In this example at the first block:
0000 INIT_FCALL 1 112 string("greeting")
0001 SEND_VAL string("PHP.Watch") 1
0002 DO_UCALL
0003 RETURN int(1)
This set of OPCodes initializes a function-call (INIT_FCALL
) to greeting
operand, and sends a string value PHP.Watch
to it. After the call (DO_UCALL
), the code block RETURN
s a value of integer 1
.
In the second block:
0000 CV0($name) = RECV 1
0001 T1 = FAST_CONCAT string("Hello ") CV0($name)
0002 ECHO T1
0003 RETURN null
It creates a variable $name
, and assigns the first argument to that function.
Secondly, a FAST_CONCAT
OPCode concatenates 'Hello "
with the variable $name
. Notice how the Zend Engine turned a double-quoted variable interpolation into a FAST_CONCAT
OPCode. The resulting value is stored at T1
, and used with the ECHO
OPCode after.
Finally, the code block RETURN
s null
back to the caller.
OPCodes can also contain jumps to certain pointers within the same block.
for ($i=0; $i<5; $i++) {
echo "Hello";
}
The code within the for
loop, and the qualifier ($i<5
) means the execution will "jump" from one pointer to another, that is visible from OPCodes:
0000 ASSIGN CV0($i) int(0)
0001 JMP 0004
0002 ECHO string("Hello")
0003 PRE_INC CV0($i)
0004 T1 = IS_SMALLER CV0($i) int(5)
0005 JMPNZ T1 0002
0006 RETURN int(1)
The JMP 0004
OPCode means the execution will be jumped to position 0004
, which is the qualifier ($i<5
). The value of the qualifier is then stored in T1
, and the execution continues to 0005
.
In position 0005
, it contains a JMPNZ
OPCode, which means to jump to position 0002
if the value in T1
is not zero.
Inspecting the OPCodes prior and after optimizer can reveal some of the improvements to leverage them.
For example, PHP eliminates certain if
code blocks if it can preemptively determine conditions that would never be executed.
if (1 === 2) {
echo "Test";
}
The if
condition (1 === 2
) would never be true, so PHP can optimize this snippet to completely eliminate this block.
Before optimizer:
php -d opcache.opt_debug_level=0x10000 test.php
0000 JMPZ bool(false) 0002
0001 ECHO string("test")
0002 RETURN int(1)
After optimizer
php -d opcache.opt_debug_level=0x20000 test.php
0000 RETURN int(1)
PHP can work out more optimization patterns and eliminate OPCodes as well:
if (PHP_VERSION_ID < 80000) {
libxml_disable_entity_loader(true);
}
The PHP_VERSION_ID
constant refers to the PHP version ID, and it does not change for a given PHP setup. PHP OPCode optimizer can eliminate this block if the current PHP version does not fulfill the condition within this if
block, and results in an OPCode list like this:
0000 RETURN int(1)
However, if this code block is inside a namespace, Optimizer cannot apply this optimization because it is possible for the code to declare a PHP_VERSION_ID
constant within that namespace.
namespace Foo;
if (PHP_VERSION_ID < 80000) {
libxml_disable_entity_loader(true);
}
0000 T1 = FETCH_CONSTANT (unqualified-in-namespace) string("Foo\PHP_VERSION_ID")

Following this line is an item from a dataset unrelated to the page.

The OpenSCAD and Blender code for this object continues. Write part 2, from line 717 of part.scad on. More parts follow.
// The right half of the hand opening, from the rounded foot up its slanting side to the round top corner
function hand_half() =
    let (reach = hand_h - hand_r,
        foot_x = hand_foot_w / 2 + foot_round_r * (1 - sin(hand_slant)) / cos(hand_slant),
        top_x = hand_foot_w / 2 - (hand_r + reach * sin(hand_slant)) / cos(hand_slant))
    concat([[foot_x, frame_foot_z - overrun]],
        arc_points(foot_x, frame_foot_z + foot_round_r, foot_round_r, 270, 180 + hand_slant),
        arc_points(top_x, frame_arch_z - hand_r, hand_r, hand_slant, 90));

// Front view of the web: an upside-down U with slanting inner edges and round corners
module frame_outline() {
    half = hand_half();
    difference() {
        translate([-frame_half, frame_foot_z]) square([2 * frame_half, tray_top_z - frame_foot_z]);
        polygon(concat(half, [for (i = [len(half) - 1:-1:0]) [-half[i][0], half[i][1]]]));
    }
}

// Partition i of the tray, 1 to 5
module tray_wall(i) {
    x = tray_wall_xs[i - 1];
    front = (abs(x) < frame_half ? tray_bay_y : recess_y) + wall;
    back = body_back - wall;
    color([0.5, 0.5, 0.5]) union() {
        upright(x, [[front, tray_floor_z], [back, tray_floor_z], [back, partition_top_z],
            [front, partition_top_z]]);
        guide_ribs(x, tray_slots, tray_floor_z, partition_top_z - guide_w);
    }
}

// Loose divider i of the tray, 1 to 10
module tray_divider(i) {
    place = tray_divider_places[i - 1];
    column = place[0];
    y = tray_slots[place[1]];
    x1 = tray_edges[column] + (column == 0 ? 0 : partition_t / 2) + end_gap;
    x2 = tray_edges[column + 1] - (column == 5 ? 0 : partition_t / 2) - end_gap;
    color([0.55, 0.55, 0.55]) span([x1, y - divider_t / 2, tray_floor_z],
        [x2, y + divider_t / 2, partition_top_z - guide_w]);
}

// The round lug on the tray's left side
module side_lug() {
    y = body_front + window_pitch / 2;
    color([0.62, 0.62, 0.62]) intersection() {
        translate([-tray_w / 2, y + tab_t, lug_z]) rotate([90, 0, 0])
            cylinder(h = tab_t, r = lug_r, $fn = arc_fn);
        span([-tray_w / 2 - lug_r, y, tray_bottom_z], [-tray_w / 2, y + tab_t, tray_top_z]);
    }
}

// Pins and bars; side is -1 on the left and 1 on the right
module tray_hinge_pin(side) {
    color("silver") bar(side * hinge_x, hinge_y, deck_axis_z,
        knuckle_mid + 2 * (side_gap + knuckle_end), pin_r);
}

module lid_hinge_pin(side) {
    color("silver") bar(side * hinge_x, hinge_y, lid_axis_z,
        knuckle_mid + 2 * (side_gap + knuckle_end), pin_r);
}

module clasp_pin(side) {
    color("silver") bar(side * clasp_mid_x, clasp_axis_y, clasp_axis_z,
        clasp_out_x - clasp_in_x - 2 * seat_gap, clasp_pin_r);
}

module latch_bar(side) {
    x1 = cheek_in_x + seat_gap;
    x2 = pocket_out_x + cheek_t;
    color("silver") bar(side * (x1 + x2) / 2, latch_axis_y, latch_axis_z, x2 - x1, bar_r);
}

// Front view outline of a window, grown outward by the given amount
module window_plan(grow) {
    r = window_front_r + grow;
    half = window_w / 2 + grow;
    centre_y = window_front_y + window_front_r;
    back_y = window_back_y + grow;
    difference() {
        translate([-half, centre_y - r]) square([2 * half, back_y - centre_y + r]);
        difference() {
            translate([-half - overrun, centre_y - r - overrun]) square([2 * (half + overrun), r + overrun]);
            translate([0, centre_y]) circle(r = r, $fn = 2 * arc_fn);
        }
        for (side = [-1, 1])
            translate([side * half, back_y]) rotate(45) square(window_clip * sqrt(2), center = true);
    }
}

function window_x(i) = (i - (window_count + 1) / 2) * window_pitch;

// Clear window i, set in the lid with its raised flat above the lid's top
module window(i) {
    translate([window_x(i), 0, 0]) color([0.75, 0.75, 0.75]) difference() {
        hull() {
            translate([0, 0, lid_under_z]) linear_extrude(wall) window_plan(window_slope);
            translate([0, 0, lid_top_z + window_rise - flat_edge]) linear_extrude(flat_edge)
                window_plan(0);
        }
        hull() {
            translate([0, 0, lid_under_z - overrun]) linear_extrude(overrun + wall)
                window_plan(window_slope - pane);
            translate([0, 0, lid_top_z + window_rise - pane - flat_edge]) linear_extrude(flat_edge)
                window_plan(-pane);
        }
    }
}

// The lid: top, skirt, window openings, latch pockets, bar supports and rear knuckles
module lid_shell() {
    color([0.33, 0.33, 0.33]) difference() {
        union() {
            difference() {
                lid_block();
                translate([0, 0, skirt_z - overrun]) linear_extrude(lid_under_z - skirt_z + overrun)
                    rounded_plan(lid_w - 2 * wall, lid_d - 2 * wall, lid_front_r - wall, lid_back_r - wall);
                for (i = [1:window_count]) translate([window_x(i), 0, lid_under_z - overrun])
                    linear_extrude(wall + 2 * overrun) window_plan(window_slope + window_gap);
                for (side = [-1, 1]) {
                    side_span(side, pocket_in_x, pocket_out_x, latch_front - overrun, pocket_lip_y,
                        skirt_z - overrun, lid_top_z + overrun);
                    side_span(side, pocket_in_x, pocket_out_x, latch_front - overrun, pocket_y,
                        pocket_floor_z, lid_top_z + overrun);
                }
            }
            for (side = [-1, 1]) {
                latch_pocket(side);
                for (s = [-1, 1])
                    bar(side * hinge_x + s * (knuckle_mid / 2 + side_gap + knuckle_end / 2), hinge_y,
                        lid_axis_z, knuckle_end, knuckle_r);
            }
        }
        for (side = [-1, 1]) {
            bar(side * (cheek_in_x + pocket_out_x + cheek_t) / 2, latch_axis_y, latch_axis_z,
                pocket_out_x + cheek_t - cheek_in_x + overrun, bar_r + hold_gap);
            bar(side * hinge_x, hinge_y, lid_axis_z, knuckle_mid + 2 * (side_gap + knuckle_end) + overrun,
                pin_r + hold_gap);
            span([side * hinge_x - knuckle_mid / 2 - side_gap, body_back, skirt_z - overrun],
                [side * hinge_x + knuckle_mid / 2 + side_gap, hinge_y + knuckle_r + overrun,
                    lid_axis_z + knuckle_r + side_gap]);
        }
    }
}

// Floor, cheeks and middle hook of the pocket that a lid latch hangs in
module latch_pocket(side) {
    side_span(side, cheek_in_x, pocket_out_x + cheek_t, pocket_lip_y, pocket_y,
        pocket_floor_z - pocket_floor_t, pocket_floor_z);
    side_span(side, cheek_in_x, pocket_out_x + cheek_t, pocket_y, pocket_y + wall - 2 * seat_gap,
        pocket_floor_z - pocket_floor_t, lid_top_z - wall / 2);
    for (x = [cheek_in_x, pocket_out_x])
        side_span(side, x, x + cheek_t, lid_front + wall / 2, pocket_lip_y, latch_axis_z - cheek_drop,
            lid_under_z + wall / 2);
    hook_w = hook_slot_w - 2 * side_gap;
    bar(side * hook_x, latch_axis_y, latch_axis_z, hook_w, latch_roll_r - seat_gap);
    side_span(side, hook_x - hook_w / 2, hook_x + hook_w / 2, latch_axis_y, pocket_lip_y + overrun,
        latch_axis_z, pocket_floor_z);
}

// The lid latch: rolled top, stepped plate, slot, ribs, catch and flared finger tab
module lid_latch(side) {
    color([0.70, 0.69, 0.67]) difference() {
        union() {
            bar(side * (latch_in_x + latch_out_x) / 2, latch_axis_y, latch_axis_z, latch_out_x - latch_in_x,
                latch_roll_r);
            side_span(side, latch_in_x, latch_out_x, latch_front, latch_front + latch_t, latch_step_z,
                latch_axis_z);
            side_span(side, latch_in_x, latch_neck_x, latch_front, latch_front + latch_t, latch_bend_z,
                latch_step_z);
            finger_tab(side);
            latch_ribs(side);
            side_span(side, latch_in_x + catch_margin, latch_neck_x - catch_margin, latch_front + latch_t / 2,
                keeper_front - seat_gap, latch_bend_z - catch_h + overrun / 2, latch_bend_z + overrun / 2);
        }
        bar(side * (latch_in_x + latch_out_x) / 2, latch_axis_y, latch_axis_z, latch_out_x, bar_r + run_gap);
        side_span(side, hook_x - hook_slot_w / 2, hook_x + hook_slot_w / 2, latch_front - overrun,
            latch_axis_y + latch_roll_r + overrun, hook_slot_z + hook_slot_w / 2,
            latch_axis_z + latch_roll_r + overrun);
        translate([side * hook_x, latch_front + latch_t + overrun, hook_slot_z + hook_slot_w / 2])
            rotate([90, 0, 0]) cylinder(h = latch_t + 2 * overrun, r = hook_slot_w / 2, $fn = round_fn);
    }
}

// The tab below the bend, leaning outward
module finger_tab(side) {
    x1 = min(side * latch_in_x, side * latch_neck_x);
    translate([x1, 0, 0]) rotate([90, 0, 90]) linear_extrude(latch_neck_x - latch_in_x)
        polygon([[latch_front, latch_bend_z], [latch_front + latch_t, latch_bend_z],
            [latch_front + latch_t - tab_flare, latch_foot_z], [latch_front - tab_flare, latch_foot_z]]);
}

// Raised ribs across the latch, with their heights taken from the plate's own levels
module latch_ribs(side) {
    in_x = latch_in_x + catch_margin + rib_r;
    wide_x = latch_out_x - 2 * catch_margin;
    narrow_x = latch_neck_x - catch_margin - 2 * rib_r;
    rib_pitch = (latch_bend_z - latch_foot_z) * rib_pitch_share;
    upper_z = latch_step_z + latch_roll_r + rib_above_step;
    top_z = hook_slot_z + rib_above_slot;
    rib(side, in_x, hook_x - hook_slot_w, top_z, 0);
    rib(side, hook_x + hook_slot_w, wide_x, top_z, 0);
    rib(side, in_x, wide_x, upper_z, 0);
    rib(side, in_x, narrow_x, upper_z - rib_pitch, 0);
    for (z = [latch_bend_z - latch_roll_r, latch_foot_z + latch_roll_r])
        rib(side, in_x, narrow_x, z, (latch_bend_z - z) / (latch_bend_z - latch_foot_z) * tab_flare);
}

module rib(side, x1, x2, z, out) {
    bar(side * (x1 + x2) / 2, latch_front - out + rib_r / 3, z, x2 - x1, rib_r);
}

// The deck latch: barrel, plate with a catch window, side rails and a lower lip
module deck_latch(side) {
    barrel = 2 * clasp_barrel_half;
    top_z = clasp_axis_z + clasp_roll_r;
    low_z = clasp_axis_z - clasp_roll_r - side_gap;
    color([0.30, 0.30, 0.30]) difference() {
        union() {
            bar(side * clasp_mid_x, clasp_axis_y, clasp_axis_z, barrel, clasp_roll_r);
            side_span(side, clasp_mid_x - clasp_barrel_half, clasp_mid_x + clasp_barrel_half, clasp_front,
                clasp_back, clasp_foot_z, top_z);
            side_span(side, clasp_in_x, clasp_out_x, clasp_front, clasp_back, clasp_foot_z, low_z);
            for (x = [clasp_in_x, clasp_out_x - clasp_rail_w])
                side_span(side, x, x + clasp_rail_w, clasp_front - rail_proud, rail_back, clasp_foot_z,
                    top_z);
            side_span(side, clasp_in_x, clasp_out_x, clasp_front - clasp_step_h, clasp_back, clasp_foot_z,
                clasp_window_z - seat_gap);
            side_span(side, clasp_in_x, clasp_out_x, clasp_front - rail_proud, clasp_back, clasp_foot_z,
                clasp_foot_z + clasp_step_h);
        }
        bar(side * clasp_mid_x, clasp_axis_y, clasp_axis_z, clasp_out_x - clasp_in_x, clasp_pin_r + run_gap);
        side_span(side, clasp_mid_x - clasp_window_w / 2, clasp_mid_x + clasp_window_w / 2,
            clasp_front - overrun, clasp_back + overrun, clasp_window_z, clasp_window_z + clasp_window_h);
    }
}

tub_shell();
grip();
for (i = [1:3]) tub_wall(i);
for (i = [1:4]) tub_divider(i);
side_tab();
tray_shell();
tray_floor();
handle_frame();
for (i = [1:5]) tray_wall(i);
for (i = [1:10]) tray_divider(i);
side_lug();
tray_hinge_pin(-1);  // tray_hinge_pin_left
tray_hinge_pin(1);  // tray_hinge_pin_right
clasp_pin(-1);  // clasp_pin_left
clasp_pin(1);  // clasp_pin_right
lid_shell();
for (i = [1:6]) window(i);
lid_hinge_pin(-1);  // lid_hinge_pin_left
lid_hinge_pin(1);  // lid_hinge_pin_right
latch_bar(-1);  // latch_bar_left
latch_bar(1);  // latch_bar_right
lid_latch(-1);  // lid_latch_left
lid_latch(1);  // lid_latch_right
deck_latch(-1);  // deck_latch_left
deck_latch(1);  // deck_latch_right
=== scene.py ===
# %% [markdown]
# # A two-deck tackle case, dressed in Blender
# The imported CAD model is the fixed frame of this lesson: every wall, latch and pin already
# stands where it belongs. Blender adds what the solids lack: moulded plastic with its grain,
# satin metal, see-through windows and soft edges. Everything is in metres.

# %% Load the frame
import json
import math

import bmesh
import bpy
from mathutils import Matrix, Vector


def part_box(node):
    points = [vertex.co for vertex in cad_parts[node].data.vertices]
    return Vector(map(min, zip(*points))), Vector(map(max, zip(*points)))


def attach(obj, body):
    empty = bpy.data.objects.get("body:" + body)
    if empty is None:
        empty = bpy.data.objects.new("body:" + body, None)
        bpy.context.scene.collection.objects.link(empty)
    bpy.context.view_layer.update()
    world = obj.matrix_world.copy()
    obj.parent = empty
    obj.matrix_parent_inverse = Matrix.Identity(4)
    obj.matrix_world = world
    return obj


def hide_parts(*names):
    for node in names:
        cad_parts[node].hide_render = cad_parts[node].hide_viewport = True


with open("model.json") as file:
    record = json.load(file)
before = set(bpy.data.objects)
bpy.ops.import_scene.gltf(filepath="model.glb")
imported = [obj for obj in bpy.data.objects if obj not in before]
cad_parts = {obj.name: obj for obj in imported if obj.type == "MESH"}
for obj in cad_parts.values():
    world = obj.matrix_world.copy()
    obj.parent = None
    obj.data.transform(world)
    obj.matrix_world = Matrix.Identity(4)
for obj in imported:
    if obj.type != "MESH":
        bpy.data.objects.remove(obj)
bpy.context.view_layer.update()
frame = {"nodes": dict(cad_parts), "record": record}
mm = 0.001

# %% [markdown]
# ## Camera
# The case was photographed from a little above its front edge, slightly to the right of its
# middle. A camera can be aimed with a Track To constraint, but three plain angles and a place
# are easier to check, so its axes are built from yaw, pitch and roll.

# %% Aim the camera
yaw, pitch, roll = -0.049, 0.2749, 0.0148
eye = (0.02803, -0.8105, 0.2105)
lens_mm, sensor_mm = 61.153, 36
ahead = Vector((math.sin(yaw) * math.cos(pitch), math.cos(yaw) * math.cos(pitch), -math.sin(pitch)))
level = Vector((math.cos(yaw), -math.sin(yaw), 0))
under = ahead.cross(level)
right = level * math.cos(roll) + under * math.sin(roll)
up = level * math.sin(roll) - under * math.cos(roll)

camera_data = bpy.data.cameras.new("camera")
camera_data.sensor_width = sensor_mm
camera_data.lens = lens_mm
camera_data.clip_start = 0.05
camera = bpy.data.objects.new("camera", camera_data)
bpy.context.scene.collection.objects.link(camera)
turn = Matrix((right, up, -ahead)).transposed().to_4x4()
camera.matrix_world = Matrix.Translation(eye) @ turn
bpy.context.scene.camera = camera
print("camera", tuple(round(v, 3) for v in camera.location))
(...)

0001 T0 = IS_SMALLER T1 int(80000)
0002 JMPZ T0 0006
0003 INIT_NS_FCALL_BY_NAME 1 string("Foo\libxml_disable_entity_loader")
0004 SEND_VAL_EX bool(true) 1
0005 DO_FCALL_BY_NAME
0006 RETURN int(1)
Notice the positions 0000
and 0003
attempts to resolve PHP_VERSION_ID
constant and libxml_disable_entity_loader
function within the current namespace Foo
. This is not optimal because the Optimizer cannot optimize this further safely.
namespace Foo;
if (\PHP_VERSION_ID < 80000) {
\libxml_disable_entity_loader(true);
}
With the \
prefix, the optimizer knows to not try and resolve constant and function names within the current namespace, and thus allows to use better OPCodes:
0000 JMPZ bool(false) 0004
0001 INIT_FCALL 1 96 string("libxml_disable_entity_loader")
0002 SEND_VAL bool(true) 1
0003 DO_FCALL_BY_NAME
0004 RETURN int(1)
In optimized form:
0000 RETURN int(1)
PHP provides various ways to retrieve its internal OPCodes for a given snippet/file. Bundled OPCode extension, phpdbg
, and VLD extension can dump the OPCodes with multiple optimization levels, entry points, and jump points.
OPCodes help inspect the lower-level constructs of a given PHP code, and can help apply tweaks to assist the optimizations.